AIM OF THE EXERCISE
Extract each line of the data below exactly as written.

▬▬▬▬▬▬▬▬▬▬

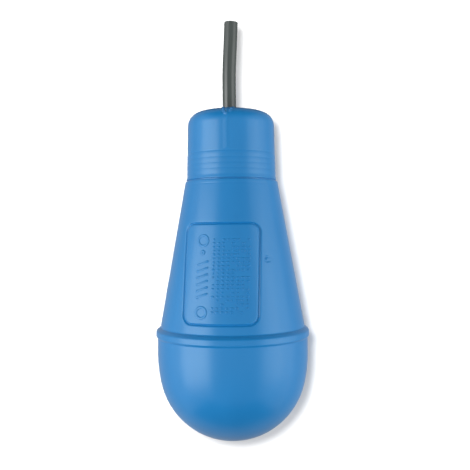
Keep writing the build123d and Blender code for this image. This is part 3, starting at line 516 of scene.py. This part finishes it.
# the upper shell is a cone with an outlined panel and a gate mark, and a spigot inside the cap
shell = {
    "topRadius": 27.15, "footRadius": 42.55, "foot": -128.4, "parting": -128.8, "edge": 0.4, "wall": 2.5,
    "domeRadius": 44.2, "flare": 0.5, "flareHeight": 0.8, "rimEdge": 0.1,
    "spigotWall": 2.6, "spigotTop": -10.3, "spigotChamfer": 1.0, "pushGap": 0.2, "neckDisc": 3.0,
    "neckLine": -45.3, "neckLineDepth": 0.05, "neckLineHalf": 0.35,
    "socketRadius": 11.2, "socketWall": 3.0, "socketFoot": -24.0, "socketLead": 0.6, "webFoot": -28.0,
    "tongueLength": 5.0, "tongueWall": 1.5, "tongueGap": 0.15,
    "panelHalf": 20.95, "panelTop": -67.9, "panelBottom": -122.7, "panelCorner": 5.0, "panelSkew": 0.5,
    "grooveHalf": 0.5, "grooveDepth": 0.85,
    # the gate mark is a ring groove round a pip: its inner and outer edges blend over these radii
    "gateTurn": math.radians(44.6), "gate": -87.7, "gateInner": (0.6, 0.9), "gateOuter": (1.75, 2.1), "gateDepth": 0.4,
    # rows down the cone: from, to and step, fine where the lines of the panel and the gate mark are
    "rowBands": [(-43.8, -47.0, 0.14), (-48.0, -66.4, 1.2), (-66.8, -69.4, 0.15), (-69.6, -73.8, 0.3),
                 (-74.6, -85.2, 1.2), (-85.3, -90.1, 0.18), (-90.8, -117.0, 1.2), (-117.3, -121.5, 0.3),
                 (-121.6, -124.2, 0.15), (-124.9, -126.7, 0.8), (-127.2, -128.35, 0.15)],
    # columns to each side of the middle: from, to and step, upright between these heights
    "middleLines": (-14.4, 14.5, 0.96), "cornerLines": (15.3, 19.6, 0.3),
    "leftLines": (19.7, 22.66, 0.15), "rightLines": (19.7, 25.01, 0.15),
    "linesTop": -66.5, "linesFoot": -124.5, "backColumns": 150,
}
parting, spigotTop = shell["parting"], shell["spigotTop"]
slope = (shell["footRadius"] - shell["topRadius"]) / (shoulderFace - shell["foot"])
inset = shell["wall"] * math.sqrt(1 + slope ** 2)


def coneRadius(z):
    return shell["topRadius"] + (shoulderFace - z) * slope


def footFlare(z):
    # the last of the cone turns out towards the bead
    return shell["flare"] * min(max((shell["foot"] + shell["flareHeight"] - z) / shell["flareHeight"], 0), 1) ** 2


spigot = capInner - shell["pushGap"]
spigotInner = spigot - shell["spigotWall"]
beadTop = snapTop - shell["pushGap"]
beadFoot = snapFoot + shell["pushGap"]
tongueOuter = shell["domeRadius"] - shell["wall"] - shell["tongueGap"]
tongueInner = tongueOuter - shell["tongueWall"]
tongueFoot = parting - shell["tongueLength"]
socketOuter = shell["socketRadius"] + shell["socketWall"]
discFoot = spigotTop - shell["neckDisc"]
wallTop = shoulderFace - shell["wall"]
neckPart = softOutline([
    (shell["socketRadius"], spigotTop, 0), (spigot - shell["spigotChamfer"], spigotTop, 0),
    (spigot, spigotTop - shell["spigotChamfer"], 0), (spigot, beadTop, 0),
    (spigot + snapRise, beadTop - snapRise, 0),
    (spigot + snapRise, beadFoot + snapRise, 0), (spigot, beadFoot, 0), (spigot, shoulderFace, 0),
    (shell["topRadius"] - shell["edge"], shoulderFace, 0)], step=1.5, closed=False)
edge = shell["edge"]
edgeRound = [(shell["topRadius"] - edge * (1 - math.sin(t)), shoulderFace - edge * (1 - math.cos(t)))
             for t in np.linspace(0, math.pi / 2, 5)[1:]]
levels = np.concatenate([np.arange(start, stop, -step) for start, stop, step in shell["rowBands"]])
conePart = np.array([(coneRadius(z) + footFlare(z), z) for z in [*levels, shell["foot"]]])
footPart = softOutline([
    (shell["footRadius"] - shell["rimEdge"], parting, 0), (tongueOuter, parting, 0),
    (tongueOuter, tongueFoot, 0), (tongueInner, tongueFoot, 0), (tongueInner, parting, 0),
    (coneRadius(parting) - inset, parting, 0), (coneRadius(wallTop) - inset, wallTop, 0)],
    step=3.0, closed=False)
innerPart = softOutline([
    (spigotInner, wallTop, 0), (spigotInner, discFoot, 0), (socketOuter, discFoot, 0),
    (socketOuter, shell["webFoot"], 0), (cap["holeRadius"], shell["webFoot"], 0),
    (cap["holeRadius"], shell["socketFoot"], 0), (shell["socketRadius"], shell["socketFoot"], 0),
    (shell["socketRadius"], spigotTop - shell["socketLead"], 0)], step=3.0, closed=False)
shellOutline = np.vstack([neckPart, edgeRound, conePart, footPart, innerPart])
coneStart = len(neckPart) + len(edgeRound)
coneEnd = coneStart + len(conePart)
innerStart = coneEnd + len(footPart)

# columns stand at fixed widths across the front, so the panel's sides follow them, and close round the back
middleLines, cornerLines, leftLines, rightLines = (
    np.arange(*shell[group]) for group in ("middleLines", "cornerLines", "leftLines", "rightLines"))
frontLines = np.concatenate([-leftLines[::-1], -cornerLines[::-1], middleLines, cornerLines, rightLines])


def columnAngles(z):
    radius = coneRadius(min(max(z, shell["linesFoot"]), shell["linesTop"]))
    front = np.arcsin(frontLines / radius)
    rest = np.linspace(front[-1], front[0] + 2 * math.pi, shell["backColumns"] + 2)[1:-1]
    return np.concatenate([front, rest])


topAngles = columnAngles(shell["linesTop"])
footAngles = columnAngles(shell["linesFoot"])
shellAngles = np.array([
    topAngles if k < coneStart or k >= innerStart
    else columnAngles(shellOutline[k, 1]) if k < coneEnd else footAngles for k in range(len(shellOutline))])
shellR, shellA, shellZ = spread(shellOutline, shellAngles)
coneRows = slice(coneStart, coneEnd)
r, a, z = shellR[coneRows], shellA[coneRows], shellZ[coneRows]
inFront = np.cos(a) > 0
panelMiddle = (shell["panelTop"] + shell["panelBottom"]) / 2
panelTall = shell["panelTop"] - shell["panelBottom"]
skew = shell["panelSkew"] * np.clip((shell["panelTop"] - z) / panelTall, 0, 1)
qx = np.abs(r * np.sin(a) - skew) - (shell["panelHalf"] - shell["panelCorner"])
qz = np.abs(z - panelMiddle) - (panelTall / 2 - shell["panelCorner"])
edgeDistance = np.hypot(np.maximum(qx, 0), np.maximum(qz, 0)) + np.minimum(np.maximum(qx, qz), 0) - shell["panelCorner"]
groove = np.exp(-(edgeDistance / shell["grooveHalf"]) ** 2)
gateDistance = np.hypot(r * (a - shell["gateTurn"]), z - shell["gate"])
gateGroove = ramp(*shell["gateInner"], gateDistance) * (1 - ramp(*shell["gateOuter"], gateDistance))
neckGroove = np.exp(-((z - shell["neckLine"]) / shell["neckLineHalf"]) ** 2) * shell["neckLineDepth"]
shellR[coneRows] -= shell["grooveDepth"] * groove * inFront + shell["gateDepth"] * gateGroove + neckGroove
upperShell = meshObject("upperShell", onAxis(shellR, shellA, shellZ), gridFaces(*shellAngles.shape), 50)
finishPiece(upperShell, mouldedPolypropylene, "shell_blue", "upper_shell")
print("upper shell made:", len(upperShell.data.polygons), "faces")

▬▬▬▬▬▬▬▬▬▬

REPLY
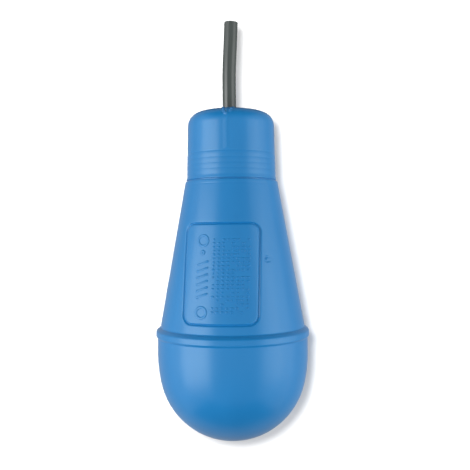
Keep writing the build123d and Blender code for this image. This is part 3, starting at line 516 of scene.py. This part finishes it.
# the upper shell is a cone with an outlined panel and a gate mark, and a spigot inside the cap
shell = {
    "topRadius": 27.15, "footRadius": 42.55, "foot": -128.4, "parting": -128.8, "edge": 0.4, "wall": 2.5,
    "domeRadius": 44.2, "flare": 0.5, "flareHeight": 0.8, "rimEdge": 0.1,
    "spigotWall": 2.6, "spigotTop": -10.3, "spigotChamfer": 1.0, "pushGap": 0.2, "neckDisc": 3.0,
    "neckLine": -45.3, "neckLineDepth": 0.05, "neckLineHalf": 0.35,
    "socketRadius": 11.2, "socketWall": 3.0, "socketFoot": -24.0, "socketLead": 0.6, "webFoot": -28.0,
    "tongueLength": 5.0, "tongueWall": 1.5, "tongueGap": 0.15,
    "panelHalf": 20.95, "panelTop": -67.9, "panelBottom": -122.7, "panelCorner": 5.0, "panelSkew": 0.5,
    "grooveHalf": 0.5, "grooveDepth": 0.85,
    # the gate mark is a ring groove round a pip: its inner and outer edges blend over these radii
    "gateTurn": math.radians(44.6), "gate": -87.7, "gateInner": (0.6, 0.9), "gateOuter": (1.75, 2.1), "gateDepth": 0.4,
    # rows down the cone: from, to and step, fine where the lines of the panel and the gate mark are
    "rowBands": [(-43.8, -47.0, 0.14), (-48.0, -66.4, 1.2), (-66.8, -69.4, 0.15), (-69.6, -73.8, 0.3),
                 (-74.6, -85.2, 1.2), (-85.3, -90.1, 0.18), (-90.8, -117.0, 1.2), (-117.3, -121.5, 0.3),
                 (-121.6, -124.2, 0.15), (-124.9, -126.7, 0.8), (-127.2, -128.35, 0.15)],
    # columns to each side of the middle: from, to and step, upright between these heights
    "middleLines": (-14.4, 14.5, 0.96), "cornerLines": (15.3, 19.6, 0.3),
    "leftLines": (19.7, 22.66, 0.15), "rightLines": (19.7, 25.01, 0.15),
    "linesTop": -66.5, "linesFoot": -124.5, "backColumns": 150,
}
parting, spigotTop = shell["parting"], shell["spigotTop"]
slope = (shell["footRadius"] - shell["topRadius"]) / (shoulderFace - shell["foot"])
inset = shell["wall"] * math.sqrt(1 + slope ** 2)


def coneRadius(z):
    return shell["topRadius"] + (shoulderFace - z) * slope


def footFlare(z):
    # the last of the cone turns out towards the bead
    return shell["flare"] * min(max((shell["foot"] + shell["flareHeight"] - z) / shell["flareHeight"], 0), 1) ** 2


spigot = capInner - shell["pushGap"]
spigotInner = spigot - shell["spigotWall"]
beadTop = snapTop - shell["pushGap"]
beadFoot = snapFoot + shell["pushGap"]
tongueOuter = shell["domeRadius"] - shell["wall"] - shell["tongueGap"]
tongueInner = tongueOuter - shell["tongueWall"]
tongueFoot = parting - shell["tongueLength"]
socketOuter = shell["socketRadius"] + shell["socketWall"]
discFoot = spigotTop - shell["neckDisc"]
wallTop = shoulderFace - shell["wall"]
neckPart = softOutline([
    (shell["socketRadius"], spigotTop, 0), (spigot - shell["spigotChamfer"], spigotTop, 0),
    (spigot, spigotTop - shell["spigotChamfer"], 0), (spigot, beadTop, 0),
    (spigot + snapRise, beadTop - snapRise, 0),
    (spigot + snapRise, beadFoot + snapRise, 0), (spigot, beadFoot, 0), (spigot, shoulderFace, 0),
    (shell["topRadius"] - shell["edge"], shoulderFace, 0)], step=1.5, closed=False)
edge = shell["edge"]
edgeRound = [(shell["topRadius"] - edge * (1 - math.sin(t)), shoulderFace - edge * (1 - math.cos(t)))
             for t in np.linspace(0, math.pi / 2, 5)[1:]]
levels = np.concatenate([np.arange(start, stop, -step) for start, stop, step in shell["rowBands"]])
conePart = np.array([(coneRadius(z) + footFlare(z), z) for z in [*levels, shell["foot"]]])
footPart = softOutline([
    (shell["footRadius"] - shell["rimEdge"], parting, 0), (tongueOuter, parting, 0),
    (tongueOuter, tongueFoot, 0), (tongueInner, tongueFoot, 0), (tongueInner, parting, 0),
    (coneRadius(parting) - inset, parting, 0), (coneRadius(wallTop) - inset, wallTop, 0)],
    step=3.0, closed=False)
innerPart = softOutline([
    (spigotInner, wallTop, 0), (spigotInner, discFoot, 0), (socketOuter, discFoot, 0),
    (socketOuter, shell["webFoot"], 0), (cap["holeRadius"], shell["webFoot"], 0),
    (cap["holeRadius"], shell["socketFoot"], 0), (shell["socketRadius"], shell["socketFoot"], 0),
    (shell["socketRadius"], spigotTop - shell["socketLead"], 0)], step=3.0, closed=False)
shellOutline = np.vstack([neckPart, edgeRound, conePart, footPart, innerPart])
coneStart = len(neckPart) + len(edgeRound)
coneEnd = coneStart + len(conePart)
innerStart = coneEnd + len(footPart)

# columns stand at fixed widths across the front, so the panel's sides follow them, and close round the back
middleLines, cornerLines, leftLines, rightLines = (
    np.arange(*shell[group]) for group in ("middleLines", "cornerLines", "leftLines", "rightLines"))
frontLines = np.concatenate([-leftLines[::-1], -cornerLines[::-1], middleLines, cornerLines, rightLines])


def columnAngles(z):
    radius = coneRadius(min(max(z, shell["linesFoot"]), shell["linesTop"]))
    front = np.arcsin(frontLines / radius)
    rest = np.linspace(front[-1], front[0] + 2 * math.pi, shell["backColumns"] + 2)[1:-1]
    return np.concatenate([front, rest])


topAngles = columnAngles(shell["linesTop"])
footAngles = columnAngles(shell["linesFoot"])
shellAngles = np.array([
    topAngles if k < coneStart or k >= innerStart
    else columnAngles(shellOutline[k, 1]) if k < coneEnd else footAngles for k in range(len(shellOutline))])
shellR, shellA, shellZ = spread(shellOutline, shellAngles)
coneRows = slice(coneStart, coneEnd)
r, a, z = shellR[coneRows], shellA[coneRows], shellZ[coneRows]
inFront = np.cos(a) > 0
panelMiddle = (shell["panelTop"] + shell["panelBottom"]) / 2
panelTall = shell["panelTop"] - shell["panelBottom"]
skew = shell["panelSkew"] * np.clip((shell["panelTop"] - z) / panelTall, 0, 1)
qx = np.abs(r * np.sin(a) - skew) - (shell["panelHalf"] - shell["panelCorner"])
qz = np.abs(z - panelMiddle) - (panelTall / 2 - shell["panelCorner"])
edgeDistance = np.hypot(np.maximum(qx, 0), np.maximum(qz, 0)) + np.minimum(np.maximum(qx, qz), 0) - shell["panelCorner"]
groove = np.exp(-(edgeDistance / shell["grooveHalf"]) ** 2)
gateDistance = np.hypot(r * (a - shell["gateTurn"]), z - shell["gate"])
gateGroove = ramp(*shell["gateInner"], gateDistance) * (1 - ramp(*shell["gateOuter"], gateDistance))
neckGroove = np.exp(-((z - shell["neckLine"]) / shell["neckLineHalf"]) ** 2) * shell["neckLineDepth"]
shellR[coneRows] -= shell["grooveDepth"] * groove * inFront + shell["gateDepth"] * gateGroove + neckGroove
upperShell = meshObject("upperShell", onAxis(shellR, shellA, shellZ), gridFaces(*shellAngles.shape), 50)
finishPiece(upperShell, mouldedPolypropylene, "shell_blue", "upper_shell")
print("upper shell made:", len(upperShell.data.polygons), "faces")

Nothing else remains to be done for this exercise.